Go through the listing below and gather every line with the word "that".
--- start of Supplied entries ---
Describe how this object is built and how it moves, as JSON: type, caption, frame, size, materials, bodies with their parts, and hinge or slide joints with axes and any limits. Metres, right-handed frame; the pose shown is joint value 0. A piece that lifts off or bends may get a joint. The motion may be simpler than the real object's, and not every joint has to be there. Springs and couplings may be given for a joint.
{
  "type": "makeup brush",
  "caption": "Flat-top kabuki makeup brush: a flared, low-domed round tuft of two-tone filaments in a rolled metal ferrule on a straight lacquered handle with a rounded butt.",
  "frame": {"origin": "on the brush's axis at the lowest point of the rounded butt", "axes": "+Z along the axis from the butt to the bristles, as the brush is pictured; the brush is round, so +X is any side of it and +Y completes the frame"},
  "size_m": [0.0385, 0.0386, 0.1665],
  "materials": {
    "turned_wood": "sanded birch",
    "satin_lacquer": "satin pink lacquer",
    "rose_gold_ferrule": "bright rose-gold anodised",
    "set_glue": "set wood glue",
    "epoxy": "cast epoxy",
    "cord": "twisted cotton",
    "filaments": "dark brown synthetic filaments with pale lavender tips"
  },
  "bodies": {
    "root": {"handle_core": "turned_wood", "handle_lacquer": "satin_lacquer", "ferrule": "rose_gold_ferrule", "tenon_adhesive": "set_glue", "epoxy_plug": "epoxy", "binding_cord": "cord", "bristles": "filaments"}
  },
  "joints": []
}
--- end of Supplied entries ---
--- start of Supplied entries ---
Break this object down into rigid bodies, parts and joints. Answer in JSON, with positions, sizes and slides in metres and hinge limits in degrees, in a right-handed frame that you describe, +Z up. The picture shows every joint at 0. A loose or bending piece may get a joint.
--- end of Supplied entries ---
--- start of Supplied entries ---
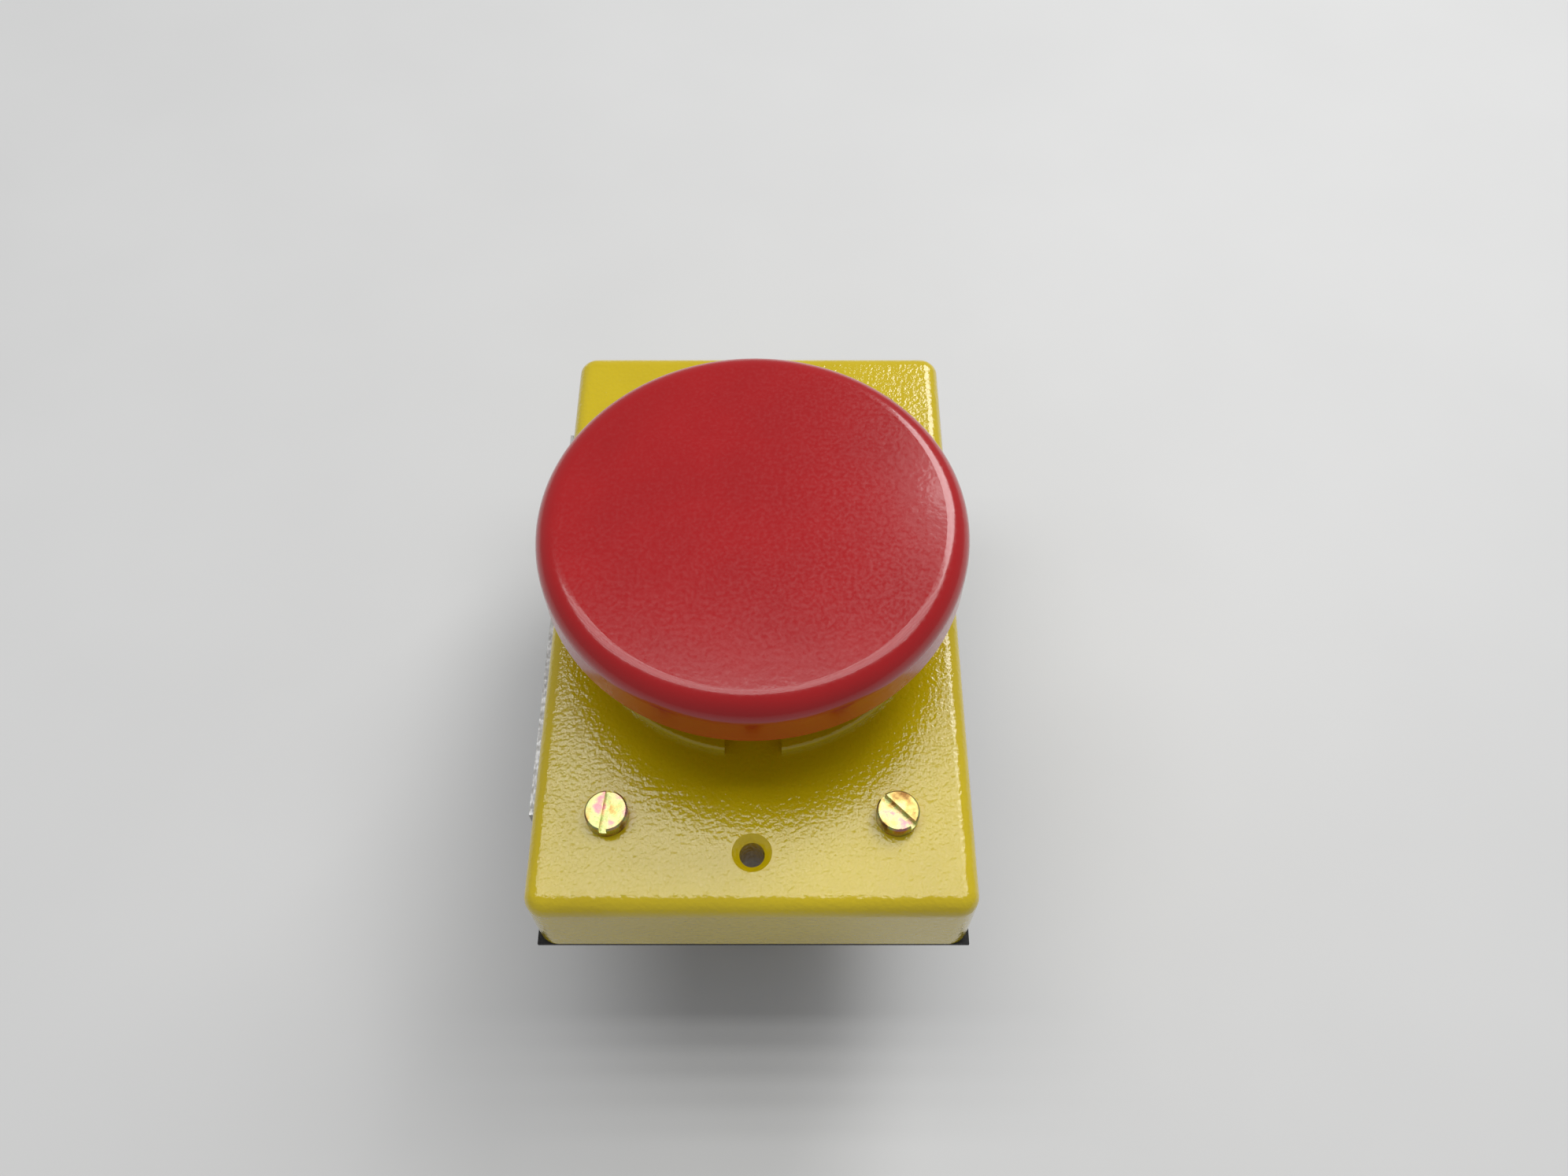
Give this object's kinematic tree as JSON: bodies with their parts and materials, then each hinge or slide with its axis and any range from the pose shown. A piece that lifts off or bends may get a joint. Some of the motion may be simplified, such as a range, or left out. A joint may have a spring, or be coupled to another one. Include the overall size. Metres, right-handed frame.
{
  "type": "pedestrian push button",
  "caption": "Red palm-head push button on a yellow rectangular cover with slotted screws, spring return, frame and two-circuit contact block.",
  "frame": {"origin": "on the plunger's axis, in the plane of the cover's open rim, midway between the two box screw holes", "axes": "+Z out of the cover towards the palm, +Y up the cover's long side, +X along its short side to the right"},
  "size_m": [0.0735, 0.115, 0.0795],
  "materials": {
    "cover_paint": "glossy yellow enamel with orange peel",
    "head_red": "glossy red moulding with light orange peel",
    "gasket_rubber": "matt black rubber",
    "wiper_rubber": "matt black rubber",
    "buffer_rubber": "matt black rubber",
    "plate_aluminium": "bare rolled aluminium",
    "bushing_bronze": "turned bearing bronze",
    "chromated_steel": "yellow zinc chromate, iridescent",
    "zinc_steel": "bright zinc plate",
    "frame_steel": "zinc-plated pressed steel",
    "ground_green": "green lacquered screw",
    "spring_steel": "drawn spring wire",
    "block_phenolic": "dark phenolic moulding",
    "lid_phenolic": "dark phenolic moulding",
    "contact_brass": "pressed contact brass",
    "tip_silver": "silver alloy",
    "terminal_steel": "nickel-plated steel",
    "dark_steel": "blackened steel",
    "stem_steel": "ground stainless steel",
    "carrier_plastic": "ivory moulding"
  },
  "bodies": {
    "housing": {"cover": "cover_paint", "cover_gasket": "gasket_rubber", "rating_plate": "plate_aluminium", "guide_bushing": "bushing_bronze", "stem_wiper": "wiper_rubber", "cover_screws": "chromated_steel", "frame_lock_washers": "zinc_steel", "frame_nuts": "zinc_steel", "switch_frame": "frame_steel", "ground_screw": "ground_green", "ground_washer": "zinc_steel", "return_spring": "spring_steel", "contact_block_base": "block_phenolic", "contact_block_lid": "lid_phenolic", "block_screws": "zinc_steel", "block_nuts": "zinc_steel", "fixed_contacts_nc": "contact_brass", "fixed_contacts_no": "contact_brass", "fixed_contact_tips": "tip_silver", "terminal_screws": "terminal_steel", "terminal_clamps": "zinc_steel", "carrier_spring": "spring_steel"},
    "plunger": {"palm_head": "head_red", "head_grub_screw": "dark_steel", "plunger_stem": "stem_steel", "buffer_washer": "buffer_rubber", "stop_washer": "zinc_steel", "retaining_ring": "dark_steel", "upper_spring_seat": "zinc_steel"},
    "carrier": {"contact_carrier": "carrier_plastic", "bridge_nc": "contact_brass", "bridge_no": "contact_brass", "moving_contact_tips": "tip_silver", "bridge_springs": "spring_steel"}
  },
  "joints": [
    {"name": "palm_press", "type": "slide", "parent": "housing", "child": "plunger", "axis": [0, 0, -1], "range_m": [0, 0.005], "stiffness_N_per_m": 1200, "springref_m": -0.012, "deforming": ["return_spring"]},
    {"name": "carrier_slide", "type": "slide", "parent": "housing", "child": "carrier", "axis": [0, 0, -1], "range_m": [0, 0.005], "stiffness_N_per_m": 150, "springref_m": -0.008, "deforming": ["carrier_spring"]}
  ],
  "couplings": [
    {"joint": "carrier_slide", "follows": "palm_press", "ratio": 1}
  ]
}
--- end of Supplied entries ---
■ Solved exercise ■
Describe how this object is built and how it moves, as JSON: type, caption, frame, size, materials, bodies with their parts, and hinge or slide joints with axes and any limits. Metres, right-handed frame; the pose shown is joint value 0. A piece that lifts off or bends may get a joint. The motion may be simpler than the real object's, and not every joint has to be there. Springs and couplings may be given for a joint.
Break this object down into rigid bodies, parts and joints. Answer in JSON, with positions, sizes and slides in metres and hinge limits in degrees, in a right-handed frame that you describe, +Z up. The picture shows every joint at 0. A loose or bending piece may get a joint.
Give this object's kinematic tree as JSON: bodies with their parts and materials, then each hinge or slide with its axis and any range from the pose shown. A piece that lifts off or bends may get a joint. Some of the motion may be simplified, such as a range, or left out. A joint may have a spring, or be coupled to another one. Include the overall size. Metres, right-handed frame.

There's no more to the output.